When I was in Salt Lake City, my sister-in-law said if there was anything of Clint's that I wanted, I should ask. I hadn't expected that offer and didn't have a clue what to ask for, but I liked the idea of having something that was his.
I thought. His Book of Mormon. Well, it was meaningful for him and his family, but not really for me. His music. Hooked on Classics on LP. It screams Clint, but, nah. A fountain pen – maybe. He constantly had ink blobs all over his shirt pockets and desk top. But I just didn't want a pen. I'd probably lose it.
I put it out of my mind. I don't need mementos of my brother. I have my brain.
But my kids don't have a lot of memories of him. It would be nice for them to be able to look at something and think, "That was Uncle Clint's. He liked that."
I asked about his pennies. He always had a bucket of pennies that he played with. They made a clinky noise on the bed as he sifted through them, sorting them, playing a game only he knew the rules to. I didn't want all his pennies; that would be asking too much. Just one for each of us I could keep in a special spot. But Lee said the pennies were stolen when someone broke into their house. They built up the collection again, then cashed them in one year to buy Christmas presents. It made me sad that his pennies were gone.

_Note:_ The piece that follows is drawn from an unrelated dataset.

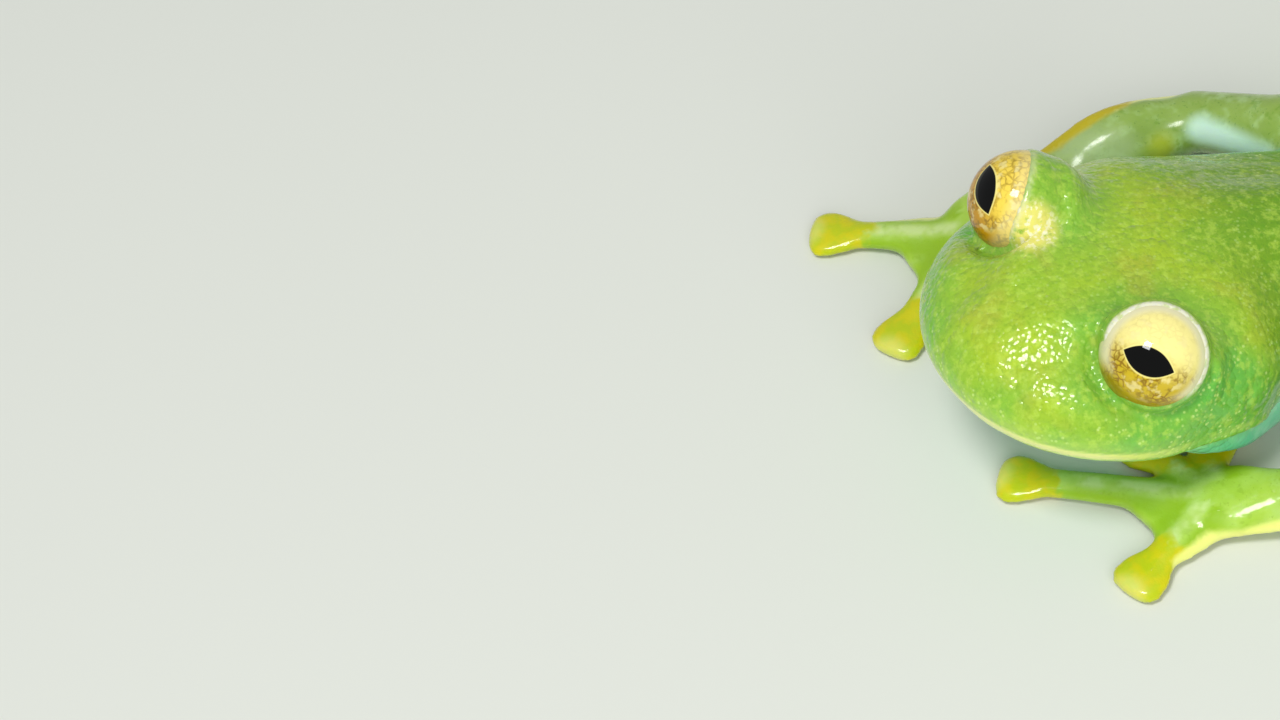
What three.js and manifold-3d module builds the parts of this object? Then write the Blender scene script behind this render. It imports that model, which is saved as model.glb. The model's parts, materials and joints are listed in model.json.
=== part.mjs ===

I popped open the fridge, and there was a can of Coke. It was the only one in there, so I asked if I could drink it. As I sucked it down, I realized it was Clint's Coke. That was his drink, good Mormon that he was. Lee said she should have known something was wrong when he stopped drinking his Coke.
I asked for one of his Coke glasses. He had several. Sarah took one out of his bedroom window for me. Lee told her to get a different one. That one was a new one; I should have one of the old ones. I was glad.
Sarah handed me a glass. It has that traditional Coca-Cola shape – a wide bowl at the top, then skinny like a schooner. It says Coke on one side and Coca-Cola on the other. It was full of dust and dirt. And it was cracked. Just like Clint. It was perfect.
I wrapped it in my neighbor's Hawaiian shirt and my sweat pants and stuck it in my backpack.
Back home I cleaned it up and put it on my dresser. It was a bittersweet feeling putting it there. Knowing he's dead and that's my piece of him in my room. But life goes on.
We rearranged the furniture in the living room to put up the Christmas tree. Kelsey found a penny under the couch when we slid it toward the closet. I told her that was her tip for helping.
She said, "Maybe I can put it in Uncle Clint's Coke glass since you said he liked pennies."
I told her that was a good idea, that she was sweet to think of him.
"Be careful putting it in the glass," I said. "I don't want the glass to break."
"It's already full of cracks," she said, dropping the penny in. It made a lonely clink in the bottom.
We're filling Clint's Coke glass to the rim with pennies.